## To be done
Where a line holds the string "body", return that line.

## Data segment
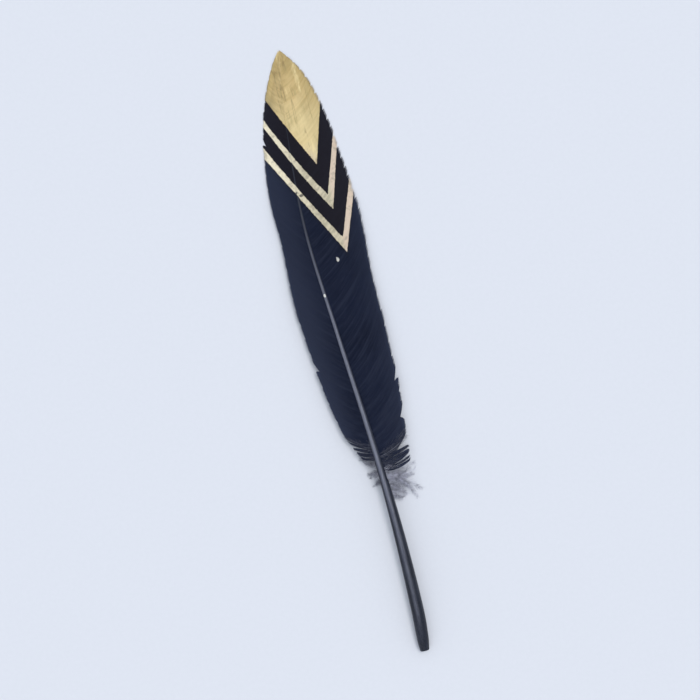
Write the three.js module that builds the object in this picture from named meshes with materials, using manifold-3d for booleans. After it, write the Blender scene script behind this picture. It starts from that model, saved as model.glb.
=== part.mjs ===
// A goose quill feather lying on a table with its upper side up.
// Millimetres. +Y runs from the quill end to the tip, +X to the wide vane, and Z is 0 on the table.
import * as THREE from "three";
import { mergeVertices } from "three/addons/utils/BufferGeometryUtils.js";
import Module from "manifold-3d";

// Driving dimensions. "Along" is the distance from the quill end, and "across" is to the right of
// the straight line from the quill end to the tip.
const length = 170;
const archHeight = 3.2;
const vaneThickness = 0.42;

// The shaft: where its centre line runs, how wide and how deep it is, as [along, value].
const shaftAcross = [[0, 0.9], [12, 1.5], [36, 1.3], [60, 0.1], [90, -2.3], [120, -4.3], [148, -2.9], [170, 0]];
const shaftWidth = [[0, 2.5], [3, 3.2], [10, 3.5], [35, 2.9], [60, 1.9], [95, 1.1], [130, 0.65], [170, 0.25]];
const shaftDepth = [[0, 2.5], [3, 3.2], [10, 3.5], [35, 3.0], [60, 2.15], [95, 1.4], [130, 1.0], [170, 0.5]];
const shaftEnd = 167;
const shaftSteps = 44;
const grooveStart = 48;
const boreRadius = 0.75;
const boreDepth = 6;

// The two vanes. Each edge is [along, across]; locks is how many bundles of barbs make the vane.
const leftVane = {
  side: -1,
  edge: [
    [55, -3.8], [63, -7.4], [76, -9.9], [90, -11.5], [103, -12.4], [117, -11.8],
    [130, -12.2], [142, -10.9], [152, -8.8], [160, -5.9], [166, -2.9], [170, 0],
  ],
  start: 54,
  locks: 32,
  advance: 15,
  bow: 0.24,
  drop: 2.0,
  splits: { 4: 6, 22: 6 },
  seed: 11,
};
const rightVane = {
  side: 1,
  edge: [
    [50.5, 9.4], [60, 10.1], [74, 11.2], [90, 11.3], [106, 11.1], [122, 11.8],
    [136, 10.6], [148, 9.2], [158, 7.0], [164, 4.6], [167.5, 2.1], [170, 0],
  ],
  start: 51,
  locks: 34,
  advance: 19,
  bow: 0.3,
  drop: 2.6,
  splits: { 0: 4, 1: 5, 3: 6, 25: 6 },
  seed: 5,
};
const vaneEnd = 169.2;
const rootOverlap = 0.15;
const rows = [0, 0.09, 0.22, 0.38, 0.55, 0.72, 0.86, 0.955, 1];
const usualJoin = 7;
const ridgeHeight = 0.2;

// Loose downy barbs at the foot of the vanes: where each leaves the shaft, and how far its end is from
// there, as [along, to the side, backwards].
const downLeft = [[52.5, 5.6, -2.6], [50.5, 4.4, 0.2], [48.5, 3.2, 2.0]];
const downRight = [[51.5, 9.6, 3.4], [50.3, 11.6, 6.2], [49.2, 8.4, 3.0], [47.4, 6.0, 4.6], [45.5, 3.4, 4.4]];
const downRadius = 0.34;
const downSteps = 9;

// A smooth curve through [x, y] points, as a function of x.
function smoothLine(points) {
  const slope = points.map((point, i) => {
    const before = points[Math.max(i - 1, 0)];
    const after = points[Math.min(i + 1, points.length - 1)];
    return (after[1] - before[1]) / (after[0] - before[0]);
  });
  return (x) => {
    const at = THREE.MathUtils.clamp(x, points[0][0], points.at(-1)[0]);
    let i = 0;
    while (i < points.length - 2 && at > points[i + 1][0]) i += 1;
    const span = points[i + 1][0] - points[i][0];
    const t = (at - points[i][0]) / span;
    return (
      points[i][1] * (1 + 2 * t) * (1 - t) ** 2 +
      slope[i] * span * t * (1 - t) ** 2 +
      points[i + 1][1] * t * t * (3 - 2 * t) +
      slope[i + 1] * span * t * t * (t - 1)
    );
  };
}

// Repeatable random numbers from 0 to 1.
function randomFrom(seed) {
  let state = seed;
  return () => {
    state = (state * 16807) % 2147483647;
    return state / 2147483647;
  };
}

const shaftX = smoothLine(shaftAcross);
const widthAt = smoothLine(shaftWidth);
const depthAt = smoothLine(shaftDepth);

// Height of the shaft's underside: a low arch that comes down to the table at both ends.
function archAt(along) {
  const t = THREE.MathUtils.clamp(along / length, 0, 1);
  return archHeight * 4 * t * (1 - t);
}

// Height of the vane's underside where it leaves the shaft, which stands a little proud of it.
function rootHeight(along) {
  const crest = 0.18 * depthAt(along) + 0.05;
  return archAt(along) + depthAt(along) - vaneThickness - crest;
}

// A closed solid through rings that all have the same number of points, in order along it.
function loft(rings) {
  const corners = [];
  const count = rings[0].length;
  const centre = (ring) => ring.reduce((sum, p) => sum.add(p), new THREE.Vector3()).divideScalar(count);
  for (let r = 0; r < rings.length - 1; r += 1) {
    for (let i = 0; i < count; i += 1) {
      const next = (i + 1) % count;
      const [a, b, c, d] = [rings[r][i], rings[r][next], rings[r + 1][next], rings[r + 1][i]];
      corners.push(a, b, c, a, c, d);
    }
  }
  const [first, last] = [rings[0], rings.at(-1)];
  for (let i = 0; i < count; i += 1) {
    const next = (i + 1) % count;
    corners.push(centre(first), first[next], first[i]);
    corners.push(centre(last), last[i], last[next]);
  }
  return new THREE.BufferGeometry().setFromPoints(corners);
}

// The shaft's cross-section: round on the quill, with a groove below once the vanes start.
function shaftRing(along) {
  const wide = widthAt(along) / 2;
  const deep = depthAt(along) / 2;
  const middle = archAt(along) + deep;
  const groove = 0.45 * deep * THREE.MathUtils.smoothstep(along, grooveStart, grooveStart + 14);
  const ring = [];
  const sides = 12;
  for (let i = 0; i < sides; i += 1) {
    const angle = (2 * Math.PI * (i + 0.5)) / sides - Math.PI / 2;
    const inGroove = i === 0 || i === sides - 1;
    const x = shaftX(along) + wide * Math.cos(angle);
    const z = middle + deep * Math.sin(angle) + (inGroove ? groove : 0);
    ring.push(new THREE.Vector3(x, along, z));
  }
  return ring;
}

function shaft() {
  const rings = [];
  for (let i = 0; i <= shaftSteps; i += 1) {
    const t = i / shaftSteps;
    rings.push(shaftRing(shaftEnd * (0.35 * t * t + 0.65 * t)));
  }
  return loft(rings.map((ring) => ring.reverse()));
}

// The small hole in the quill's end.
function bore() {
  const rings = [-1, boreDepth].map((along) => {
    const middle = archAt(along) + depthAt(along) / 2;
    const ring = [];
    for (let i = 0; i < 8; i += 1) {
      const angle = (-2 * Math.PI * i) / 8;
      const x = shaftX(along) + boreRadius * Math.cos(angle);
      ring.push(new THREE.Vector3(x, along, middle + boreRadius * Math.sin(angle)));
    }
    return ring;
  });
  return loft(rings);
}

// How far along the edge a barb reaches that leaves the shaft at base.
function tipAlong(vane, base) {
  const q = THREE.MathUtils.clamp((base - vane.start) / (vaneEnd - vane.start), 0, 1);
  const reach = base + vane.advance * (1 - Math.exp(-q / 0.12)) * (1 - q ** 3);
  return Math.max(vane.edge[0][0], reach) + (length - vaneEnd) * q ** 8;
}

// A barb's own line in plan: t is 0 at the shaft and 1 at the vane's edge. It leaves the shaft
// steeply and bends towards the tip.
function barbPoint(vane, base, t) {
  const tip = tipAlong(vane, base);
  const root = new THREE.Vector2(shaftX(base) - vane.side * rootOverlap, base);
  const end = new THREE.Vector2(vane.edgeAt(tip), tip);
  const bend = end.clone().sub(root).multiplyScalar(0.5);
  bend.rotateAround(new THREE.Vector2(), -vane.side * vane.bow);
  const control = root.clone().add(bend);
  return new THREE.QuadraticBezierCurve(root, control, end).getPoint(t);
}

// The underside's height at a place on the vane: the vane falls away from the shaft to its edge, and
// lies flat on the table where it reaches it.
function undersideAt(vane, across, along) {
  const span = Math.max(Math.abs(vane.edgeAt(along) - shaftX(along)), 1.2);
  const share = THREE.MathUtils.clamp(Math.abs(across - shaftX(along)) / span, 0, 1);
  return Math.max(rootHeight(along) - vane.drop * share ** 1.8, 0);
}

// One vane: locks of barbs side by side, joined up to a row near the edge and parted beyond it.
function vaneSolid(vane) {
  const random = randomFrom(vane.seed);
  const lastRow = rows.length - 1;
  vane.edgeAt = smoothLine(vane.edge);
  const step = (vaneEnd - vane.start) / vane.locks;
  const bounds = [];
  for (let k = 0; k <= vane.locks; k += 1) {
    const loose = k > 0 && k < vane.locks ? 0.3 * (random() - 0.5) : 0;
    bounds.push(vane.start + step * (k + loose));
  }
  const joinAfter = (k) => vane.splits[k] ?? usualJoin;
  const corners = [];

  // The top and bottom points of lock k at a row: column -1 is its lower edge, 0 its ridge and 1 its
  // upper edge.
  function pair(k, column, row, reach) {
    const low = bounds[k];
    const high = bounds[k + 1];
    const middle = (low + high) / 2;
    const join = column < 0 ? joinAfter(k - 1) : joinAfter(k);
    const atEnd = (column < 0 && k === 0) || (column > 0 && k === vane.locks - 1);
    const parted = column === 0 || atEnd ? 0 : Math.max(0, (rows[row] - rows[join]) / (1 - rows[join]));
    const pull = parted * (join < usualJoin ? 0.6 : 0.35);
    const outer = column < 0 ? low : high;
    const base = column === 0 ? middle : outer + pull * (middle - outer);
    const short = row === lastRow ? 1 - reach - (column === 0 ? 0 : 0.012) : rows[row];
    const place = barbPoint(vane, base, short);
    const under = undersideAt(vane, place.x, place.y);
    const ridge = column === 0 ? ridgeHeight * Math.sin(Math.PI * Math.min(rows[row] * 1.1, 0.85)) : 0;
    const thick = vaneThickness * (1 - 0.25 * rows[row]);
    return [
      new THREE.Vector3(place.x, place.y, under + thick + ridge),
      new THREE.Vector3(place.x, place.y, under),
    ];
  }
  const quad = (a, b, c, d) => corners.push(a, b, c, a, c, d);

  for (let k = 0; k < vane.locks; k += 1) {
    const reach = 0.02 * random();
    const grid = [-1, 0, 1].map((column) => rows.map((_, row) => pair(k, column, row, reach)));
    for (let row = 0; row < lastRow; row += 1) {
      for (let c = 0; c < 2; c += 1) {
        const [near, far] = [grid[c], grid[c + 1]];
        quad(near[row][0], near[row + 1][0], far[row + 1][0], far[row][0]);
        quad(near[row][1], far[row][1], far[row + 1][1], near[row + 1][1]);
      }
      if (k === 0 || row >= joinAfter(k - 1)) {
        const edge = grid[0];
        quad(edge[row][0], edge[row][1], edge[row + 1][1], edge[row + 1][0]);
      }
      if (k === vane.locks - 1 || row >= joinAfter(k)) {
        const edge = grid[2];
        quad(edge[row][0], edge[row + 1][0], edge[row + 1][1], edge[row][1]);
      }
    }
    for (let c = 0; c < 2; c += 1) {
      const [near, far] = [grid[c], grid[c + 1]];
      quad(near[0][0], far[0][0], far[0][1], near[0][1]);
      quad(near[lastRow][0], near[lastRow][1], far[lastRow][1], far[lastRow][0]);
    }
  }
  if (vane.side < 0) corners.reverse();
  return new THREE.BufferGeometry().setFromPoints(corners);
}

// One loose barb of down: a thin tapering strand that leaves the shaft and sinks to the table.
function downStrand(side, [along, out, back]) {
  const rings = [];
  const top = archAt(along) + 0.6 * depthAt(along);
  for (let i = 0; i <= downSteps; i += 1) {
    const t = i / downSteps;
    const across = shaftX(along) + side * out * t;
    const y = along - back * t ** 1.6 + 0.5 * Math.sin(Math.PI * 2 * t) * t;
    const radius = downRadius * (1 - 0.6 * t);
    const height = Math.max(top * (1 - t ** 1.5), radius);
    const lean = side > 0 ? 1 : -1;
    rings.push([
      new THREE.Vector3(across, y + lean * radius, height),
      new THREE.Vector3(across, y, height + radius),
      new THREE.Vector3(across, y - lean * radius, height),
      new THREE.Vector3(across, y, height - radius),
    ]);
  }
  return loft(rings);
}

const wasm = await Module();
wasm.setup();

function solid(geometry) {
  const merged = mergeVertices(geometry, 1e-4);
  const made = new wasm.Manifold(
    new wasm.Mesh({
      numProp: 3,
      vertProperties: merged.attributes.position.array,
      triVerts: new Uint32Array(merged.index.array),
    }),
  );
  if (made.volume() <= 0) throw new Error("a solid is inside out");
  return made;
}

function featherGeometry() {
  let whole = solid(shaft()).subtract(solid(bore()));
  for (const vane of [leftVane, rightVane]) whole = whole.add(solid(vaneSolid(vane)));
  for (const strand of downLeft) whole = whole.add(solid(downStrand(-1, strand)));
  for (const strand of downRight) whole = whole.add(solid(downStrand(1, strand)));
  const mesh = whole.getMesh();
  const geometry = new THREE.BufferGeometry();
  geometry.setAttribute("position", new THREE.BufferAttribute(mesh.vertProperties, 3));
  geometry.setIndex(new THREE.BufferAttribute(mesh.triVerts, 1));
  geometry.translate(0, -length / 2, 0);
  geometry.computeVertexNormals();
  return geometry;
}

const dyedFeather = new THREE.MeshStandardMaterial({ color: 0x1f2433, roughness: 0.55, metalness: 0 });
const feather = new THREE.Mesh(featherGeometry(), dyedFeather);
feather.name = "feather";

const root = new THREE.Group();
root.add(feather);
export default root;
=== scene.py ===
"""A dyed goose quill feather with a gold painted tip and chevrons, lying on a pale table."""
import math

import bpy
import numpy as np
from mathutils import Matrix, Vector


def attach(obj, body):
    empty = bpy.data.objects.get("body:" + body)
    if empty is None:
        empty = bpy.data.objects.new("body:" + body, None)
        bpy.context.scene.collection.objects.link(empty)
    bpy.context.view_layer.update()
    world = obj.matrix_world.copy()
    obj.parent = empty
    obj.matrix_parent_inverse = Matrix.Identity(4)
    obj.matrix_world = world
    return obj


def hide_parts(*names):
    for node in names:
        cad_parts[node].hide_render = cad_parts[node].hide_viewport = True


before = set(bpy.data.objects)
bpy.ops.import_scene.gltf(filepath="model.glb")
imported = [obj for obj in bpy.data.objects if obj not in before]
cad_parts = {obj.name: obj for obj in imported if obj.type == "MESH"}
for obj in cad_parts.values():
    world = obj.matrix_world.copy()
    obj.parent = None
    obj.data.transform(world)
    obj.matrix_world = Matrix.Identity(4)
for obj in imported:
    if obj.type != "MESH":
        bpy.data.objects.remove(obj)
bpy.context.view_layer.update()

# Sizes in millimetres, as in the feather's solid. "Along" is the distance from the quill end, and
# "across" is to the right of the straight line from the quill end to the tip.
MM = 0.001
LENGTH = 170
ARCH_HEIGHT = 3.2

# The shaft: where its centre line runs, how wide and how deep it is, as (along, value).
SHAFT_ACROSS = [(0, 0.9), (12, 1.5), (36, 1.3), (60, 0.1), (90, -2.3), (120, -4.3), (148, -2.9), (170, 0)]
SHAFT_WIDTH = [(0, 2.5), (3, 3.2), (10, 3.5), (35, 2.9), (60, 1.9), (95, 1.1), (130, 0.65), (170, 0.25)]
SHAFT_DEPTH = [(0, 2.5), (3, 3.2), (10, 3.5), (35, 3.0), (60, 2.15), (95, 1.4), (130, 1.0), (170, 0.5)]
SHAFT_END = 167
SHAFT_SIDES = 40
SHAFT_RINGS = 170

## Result
def attach(obj, body):
    empty = bpy.data.objects.get("body:" + body)
        empty = bpy.data.objects.new("body:" + body, None)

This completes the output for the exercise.